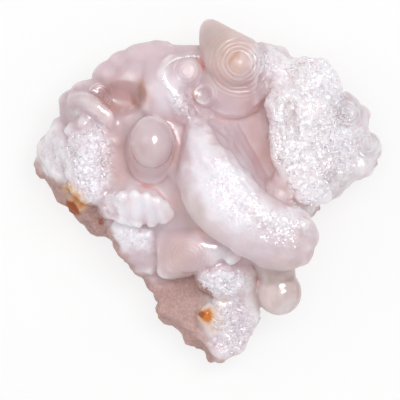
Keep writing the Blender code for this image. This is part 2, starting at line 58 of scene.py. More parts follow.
# Masses: balls (x, y, z, radius) wrapped in one skin, with roots down to the slab.
masses = {
    "upperBlanket": (
        (-24.5, 27.5, 18, 4.5), (-20.5, 31, 21, 4), (-15.5, 33, 23, 4.3), (-8, 32.5, 24, 4),
        (-1.5, 33.5, 22, 3.5), (-3, 24, 24, 4), (-18.5, 28.5, 25.5, 3.5),
    ),
    "drip": (
        (-13, 31.5, 26.6, 3.2), (-13.2, 26, 28.6, 3.2), (-13.6, 21.4, 27.2, 3.2), (-6.6, 20.4, 27, 3),
        (-9.5, 26, 29, 3.2), (-6.4, 30.5, 26, 3),
    ),
    "upperSaddle": ((-4, 20, 23, 4), (-0.5, 25, 24.5, 4), (5, 24.5, 25, 5), (8, 19, 20, 4)),
    "leftSugar": (
        (-30, 14, 22, 4), (-30.2, 9, 24, 4.2), (-30.6, 4, 24, 4.3), (-28.3, 0.2, 23, 3.8),
        (-34, 9, 20.5, 3.2),
    ),
    "leftGreySlab": (
        (-37, 15.8, 15.5, 3), (-40.4, 10.5, 13, 2.8), (-41.2, 6.2, 10.5, 2.5), (-35.6, 10.5, 19, 3),
        (-36.4, 4.6, 17, 3),
    ),
    "creviceFloor": (
        (13.5, 26, 21, 5), (9, 17.5, 20, 6), (14, 15, 19.5, 7), (14.5, 6, 20, 6.4), (18.6, -1.5, 21.5, 5),
    ),
    "channelFloor": (
        (-8, 17.5, 23.5, 3), (-8.5, 6, 23.5, 3), (-10.5, -6.5, 21.5, 3), (0, -10, 21.5, 3),
        (10, -15.5, 20, 3), (5, -17, 20, 3), (-13.5, 0, 21.5, 3), (-14, -8, 19.5, 2.6),
    ),
    "pitFloor": (
        (-27.5, 24.5, 19.5, 2.6), (-18, 26, 19.5, 2.6), (-17, 19.5, 19.5, 2.6), (-25, 18.5, 20, 2.6),
    ),
    "pinkBed": (
        (-25.5, 14.5, 22, 3.2), (-19, 16.5, 22.5, 3.2), (-18.5, 2.5, 23, 3.2), (-25.5, 2.5, 23, 3.2),
    ),
    "tongue": (
        (-24, -2.5, 22, 3.8), (-19, -1.8, 25, 4), (-14.5, -2.8, 26, 3.6), (-12, -4.6, 25.5, 2.8),
        (-18.5, -5.5, 23.5, 3.2),
    ),
    "lowSlab": (
        (-22, -10, 18, 2.8), (-15.5, -10.5, 19.5, 2.8), (-19.6, -14.5, 15.5, 2.6),
        (-14.5, -17.5, 15.5, 2.8), (-15.6, -20, 12.5, 2.2),
    ),
    "fan": (
        (-7.5, -12.5, 22, 3.4), (-8.5, -17.5, 20.8, 3.2), (-2.5, -13.5, 24.5, 4.4), (-3, -17, 22.5, 3.2),
        (4, -13.5, 24.5, 3.6),
    ),
    "lowSugar": (
        (0, -20, 21, 2.8), (5, -20.5, 22, 3.2), (9.3, -21, 20, 2.8), (3, -23.5, 19.5, 2.6),
        (8, -24.5, 18.5, 2.6),
    ),
    "footBlock": (
        (-0.5, -31, 15.5, 1.6), (3, -28, 17.5, 1.8), (10.5, -28, 16, 1.6), (12, -32.3, 13, 1.4),
        (8, -38.5, 11.5, 1.4), (3.6, -42.2, 9.5, 1.4), (1, -39, 11, 1.4),
    ),
    "rightCrown": ((24.5, 29.8, 30, 3.4), (28, 28.8, 28, 4), (30.4, 24.6, 26.6, 3.5), (24, 25, 31.6, 3.4)),
    "rightShoulder": (
        (13.5, 34.6, 24, 3.2), (17, 32.8, 26, 3.5), (20.8, 29.8, 28, 3.6), (13.5, 30, 27, 3.5),
        (17, 28.5, 27, 3),
    ),
    "rightPlateau": (
        (20, 24, 30.5, 3.4), (20.4, 16.5, 32.5, 3), (20, 9.5, 32.5, 3.2), (22.5, 3, 30.5, 3.4),
        (27, 20.5, 31, 3.8), (29.5, 13.5, 28.6, 4), (28.5, 6.5, 27.6, 4),
    ),
    "rightFlank": (
        (36.4, 6.8, 17.5, 3.6), (39.8, 11, 14.5, 3.2), (33.6, 15.5, 23, 3.8), (37, 16, 19, 3.6),
        (33.4, 3.4, 17, 3), (29.5, 1.8, 22, 3.4), (34, 9, 22.5, 3.6),
    ),
    "snailRoot": ((2.6, 36.2, 17, 3.4), (6, 34, 21, 4.6), (11, 30, 22, 4.2), (3.5, 29, 22, 4)),
    "hookBody": (
        (-33.9, 23.3, 19.5, 3.2), (-30.9, 25.2, 20, 2.8), (-28.2, 22.8, 22, 2.8), (-25.9, 19.8, 22.5, 2.6),
        (-31.9, 20.6, 22, 3.2), (-34.2, 19.6, 17.5, 3), (-29.4, 18.6, 22, 3), (-25, 16.6, 21.5, 2.4),
    ),
    "armRoot": ((-1, 10, 24, 5), (3, 0, 25, 6), (12, -7.5, 24, 5.5), (17.5, -10, 21, 5)),
    "armSlope": (
        (1, 16, 28.4, 1.8), (4.6, 10.8, 30.4, 2.2), (7.6, 4.6, 31.2, 2.4), (11.4, -1.2, 31.2, 2.4),
        (6.6, 17, 25, 1.4), (9.4, 11, 25, 1.4), (12.2, 5, 25.2, 1.4), (15.4, -0.5, 26, 1.6),
    ),
    "ballNest": (
        (-8.6, 19, 26, 2.4), (-6.4, 14.5, 26, 2.4), (-6.6, 9.5, 26, 2.4), (-14, 20.4, 25.6, 2.2),
        (-19.5, 18, 24.4, 2.2), (-7.4, 4.5, 26, 2.4),
    ),
}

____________

== Problem ==
Output the full listing exactly as it stands.

== Response for this exercise ==
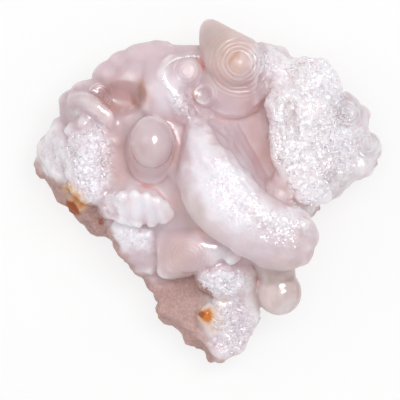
Keep writing the Blender code for this image. This is part 2, starting at line 58 of scene.py. More parts follow.
# Masses: balls (x, y, z, radius) wrapped in one skin, with roots down to the slab.
masses = {
    "upperBlanket": (
        (-24.5, 27.5, 18, 4.5), (-20.5, 31, 21, 4), (-15.5, 33, 23, 4.3), (-8, 32.5, 24, 4),
        (-1.5, 33.5, 22, 3.5), (-3, 24, 24, 4), (-18.5, 28.5, 25.5, 3.5),
    ),
    "drip": (
        (-13, 31.5, 26.6, 3.2), (-13.2, 26, 28.6, 3.2), (-13.6, 21.4, 27.2, 3.2), (-6.6, 20.4, 27, 3),
        (-9.5, 26, 29, 3.2), (-6.4, 30.5, 26, 3),
    ),
    "upperSaddle": ((-4, 20, 23, 4), (-0.5, 25, 24.5, 4), (5, 24.5, 25, 5), (8, 19, 20, 4)),
    "leftSugar": (
        (-30, 14, 22, 4), (-30.2, 9, 24, 4.2), (-30.6, 4, 24, 4.3), (-28.3, 0.2, 23, 3.8),
        (-34, 9, 20.5, 3.2),
    ),
    "leftGreySlab": (
        (-37, 15.8, 15.5, 3), (-40.4, 10.5, 13, 2.8), (-41.2, 6.2, 10.5, 2.5), (-35.6, 10.5, 19, 3),
        (-36.4, 4.6, 17, 3),
    ),
    "creviceFloor": (
        (13.5, 26, 21, 5), (9, 17.5, 20, 6), (14, 15, 19.5, 7), (14.5, 6, 20, 6.4), (18.6, -1.5, 21.5, 5),
    ),
    "channelFloor": (
        (-8, 17.5, 23.5, 3), (-8.5, 6, 23.5, 3), (-10.5, -6.5, 21.5, 3), (0, -10, 21.5, 3),
        (10, -15.5, 20, 3), (5, -17, 20, 3), (-13.5, 0, 21.5, 3), (-14, -8, 19.5, 2.6),
    ),
    "pitFloor": (
        (-27.5, 24.5, 19.5, 2.6), (-18, 26, 19.5, 2.6), (-17, 19.5, 19.5, 2.6), (-25, 18.5, 20, 2.6),
    ),
    "pinkBed": (
        (-25.5, 14.5, 22, 3.2), (-19, 16.5, 22.5, 3.2), (-18.5, 2.5, 23, 3.2), (-25.5, 2.5, 23, 3.2),
    ),
    "tongue": (
        (-24, -2.5, 22, 3.8), (-19, -1.8, 25, 4), (-14.5, -2.8, 26, 3.6), (-12, -4.6, 25.5, 2.8),
        (-18.5, -5.5, 23.5, 3.2),
    ),
    "lowSlab": (
        (-22, -10, 18, 2.8), (-15.5, -10.5, 19.5, 2.8), (-19.6, -14.5, 15.5, 2.6),
        (-14.5, -17.5, 15.5, 2.8), (-15.6, -20, 12.5, 2.2),
    ),
    "fan": (
        (-7.5, -12.5, 22, 3.4), (-8.5, -17.5, 20.8, 3.2), (-2.5, -13.5, 24.5, 4.4), (-3, -17, 22.5, 3.2),
        (4, -13.5, 24.5, 3.6),
    ),
    "lowSugar": (
        (0, -20, 21, 2.8), (5, -20.5, 22, 3.2), (9.3, -21, 20, 2.8), (3, -23.5, 19.5, 2.6),
        (8, -24.5, 18.5, 2.6),
    ),
    "footBlock": (
        (-0.5, -31, 15.5, 1.6), (3, -28, 17.5, 1.8), (10.5, -28, 16, 1.6), (12, -32.3, 13, 1.4),
        (8, -38.5, 11.5, 1.4), (3.6, -42.2, 9.5, 1.4), (1, -39, 11, 1.4),
    ),
    "rightCrown": ((24.5, 29.8, 30, 3.4), (28, 28.8, 28, 4), (30.4, 24.6, 26.6, 3.5), (24, 25, 31.6, 3.4)),
    "rightShoulder": (
        (13.5, 34.6, 24, 3.2), (17, 32.8, 26, 3.5), (20.8, 29.8, 28, 3.6), (13.5, 30, 27, 3.5),
        (17, 28.5, 27, 3),
    ),
    "rightPlateau": (
        (20, 24, 30.5, 3.4), (20.4, 16.5, 32.5, 3), (20, 9.5, 32.5, 3.2), (22.5, 3, 30.5, 3.4),
        (27, 20.5, 31, 3.8), (29.5, 13.5, 28.6, 4), (28.5, 6.5, 27.6, 4),
    ),
    "rightFlank": (
        (36.4, 6.8, 17.5, 3.6), (39.8, 11, 14.5, 3.2), (33.6, 15.5, 23, 3.8), (37, 16, 19, 3.6),
        (33.4, 3.4, 17, 3), (29.5, 1.8, 22, 3.4), (34, 9, 22.5, 3.6),
    ),
    "snailRoot": ((2.6, 36.2, 17, 3.4), (6, 34, 21, 4.6), (11, 30, 22, 4.2), (3.5, 29, 22, 4)),
    "hookBody": (
        (-33.9, 23.3, 19.5, 3.2), (-30.9, 25.2, 20, 2.8), (-28.2, 22.8, 22, 2.8), (-25.9, 19.8, 22.5, 2.6),
        (-31.9, 20.6, 22, 3.2), (-34.2, 19.6, 17.5, 3), (-29.4, 18.6, 22, 3), (-25, 16.6, 21.5, 2.4),
    ),
    "armRoot": ((-1, 10, 24, 5), (3, 0, 25, 6), (12, -7.5, 24, 5.5), (17.5, -10, 21, 5)),
    "armSlope": (
        (1, 16, 28.4, 1.8), (4.6, 10.8, 30.4, 2.2), (7.6, 4.6, 31.2, 2.4), (11.4, -1.2, 31.2, 2.4),
        (6.6, 17, 25, 1.4), (9.4, 11, 25, 1.4), (12.2, 5, 25.2, 1.4), (15.4, -0.5, 26, 1.6),
    ),
    "ballNest": (
        (-8.6, 19, 26, 2.4), (-6.4, 14.5, 26, 2.4), (-6.6, 9.5, 26, 2.4), (-14, 20.4, 25.6, 2.2),
        (-19.5, 18, 24.4, 2.2), (-7.4, 4.5, 26, 2.4),
    ),
}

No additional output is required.